L’opus démarre tout en mélancolie et docilité, qui pour le rappeur risque de surprendre certains des auditeurs. Un préambule essentiel pour saisir la brutalité de la vie et le sens multiple du mot “condamné” : “Quand je dis condamné, c’est parce que malgré tous les efforts que tu fais ça ne peut pas disparaître : les sentiments, le fait qu’une personne ne soit plus là, au sens propre. Là, peu importe, ce que tu peux dire ça ne changera pas. C’est pareil pour d’autres choses ça ne peut pas changer peu importe ce qui arrive et peu importe le chemin que tu prends c’est la même issue à chaque fois.” Les compositeurs nous poussent alors à une remise en question de nos pensées, nos agissements, notamment dans le premier morceau dont les paroles sont bercées par une certaine sagesse : “J’hésite entre mener une vie à chercher la fleur parfaite, à mener une vie ou je me dis que toutes les fleurs sont parfaites…

Des mots, inspirés du film le dernier Samouraï. Le rappeur hésite quelques instants avant de m’en donner le sens : “Je vais spoiler, tu es sûre ?“, tant pis le film aura tout de même une autre saveur après cette jolie explication : “Le chef des samouraïs aime trop les cerisiers, et du coup il parle avec un gars devant l’arbre et il dit : tu pourrais mener à chercher la fleur parfaite et ce ne serait même pas une vie gâchée, c’est un premier point de vue. Vers la fin du film, avant de mourir la dernière chose qu’il voit c’est un cerisier, et juste avant de mourir il dit : mais en fait toutes les fleurs sont parfaites.” Pour le rappeur, son texte tend à faire réfléchir sur la quête effrénée de la perfection qui n’existe peut-être pas et que l’on ne trouvera sûrement jamais ou nous pousse tout simplement à nous laisser porter par ce qui nous entoure en nous disant que la beauté et partout. Une introduction nostalgique et lyrique qui laisse place à cette vie écorchée par des entraves qu’il est impossible de contrôler : “À la fin tu écoutes les sons et tu as envie de te battre.

Ce premier opus est bien plus qu’un album, il est l’essence même de Suzuya, qui s’est dévoilé le plus sincèrement possible auprès des gens qui le suivent, l’écoutent. : ” Je ne cherche pas à brider des trucs, à faire attention à ce que je dis, – enfin si, il faut faire attention pour pas que ce soit déformé – mais je ne vais pas dire ‘je ne dois pas dire ça’ parce que les gens vont me trouver bizarre.

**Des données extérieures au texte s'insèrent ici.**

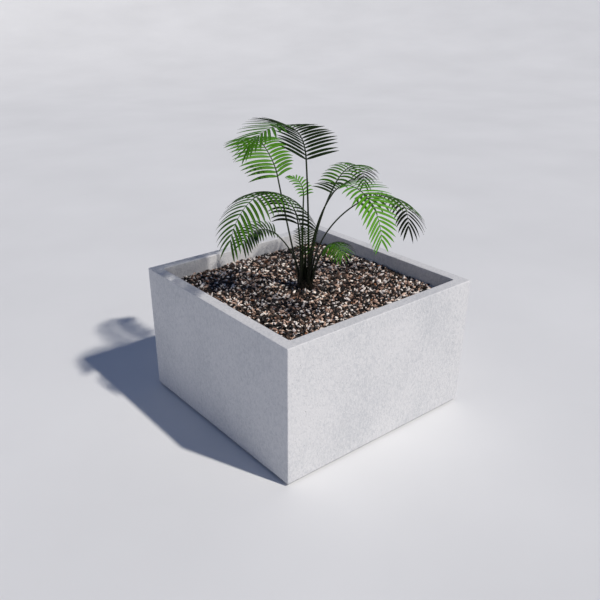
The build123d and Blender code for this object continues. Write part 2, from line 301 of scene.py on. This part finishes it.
# ------------------------------------------------------------------ gravel shape
def stone_surface(centres, lengths, seed):
    """Crushed stones: an icosahedron for each, its corners pushed in or out at random,
    stretched to a shard of its length, about half of it wide and 0.38 thick, tipped and
    rolled by about 30 degrees either way and turned by any angle."""
    dice = np.random.default_rng(seed)
    golden = (1 + sqrt(5)) / 2
    corners = np.array([(-1, golden, 0), (1, golden, 0), (-1, -golden, 0), (1, -golden, 0),
                        (0, -1, golden), (0, 1, golden), (0, -1, -golden), (0, 1, -golden),
                        (golden, 0, -1), (golden, 0, 1), (-golden, 0, -1), (-golden, 0, 1)])
    corners = corners / np.linalg.norm(corners[0])
    sides = np.array([(0, 11, 5), (0, 5, 1), (0, 1, 7), (0, 7, 10), (0, 10, 11), (1, 5, 9), (5, 11, 4),
                      (11, 10, 2), (10, 7, 6), (7, 1, 8), (3, 9, 4), (3, 4, 2), (3, 2, 6), (3, 6, 8),
                      (3, 8, 9), (4, 9, 5), (2, 4, 11), (6, 2, 10), (8, 6, 7), (9, 8, 1)])
    count = len(centres)
    knobbly = corners * dice.uniform(0.70, 1.22, (count, 12, 1))
    half = np.stack([np.ones(count), dice.uniform(0.36, 0.66, count), dice.uniform(0.26, 0.50, count)], -1)
    stones = knobbly * (half * lengths[:, None] / 2)[:, None]
    turn, tip, roll = dice.uniform(0, 2 * pi, count), dice.normal(0, 0.50, count), dice.normal(0, 0.60, count)
    for angle, (a, b) in ((roll, (1, 2)), (tip, (2, 0)), (turn, (0, 1))):
        c, s = np.cos(angle)[:, None], np.sin(angle)[:, None]
        first, second = stones[..., a].copy(), stones[..., b].copy()
        stones[..., a], stones[..., b] = c * first - s * second, s * first + c * second
    faces = (sides[None] + (np.arange(count) * 12)[:, None, None]).reshape(-1, 3)
    return stones + centres[:, None], faces


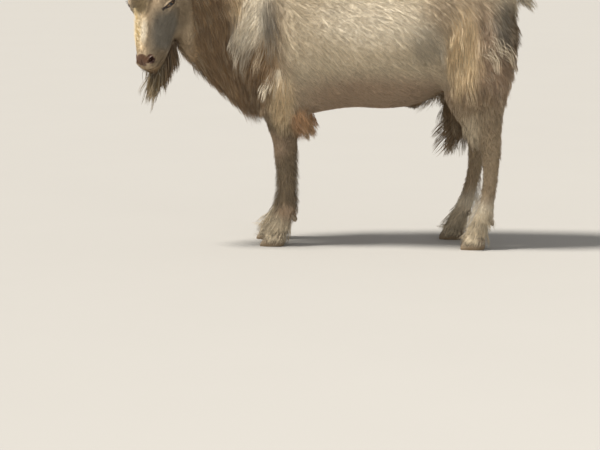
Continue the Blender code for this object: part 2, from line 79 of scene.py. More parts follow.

Au contraire, je veux être le plus sincère possible et c’est cette empreinte que je veux laisser de moi sur terre.

Blessé, déçu par la vie, par ses relations ? Vraisemblablement, comme beaucoup d’êtres humains… Mais celui au timbre de voix cassé, a fait de ses épreuves une force pour délivrer des messages à travers une poésie intègre qui est à la fois libératrice tout en nous confrontant aux obstacles auxquels on ne peut échapper.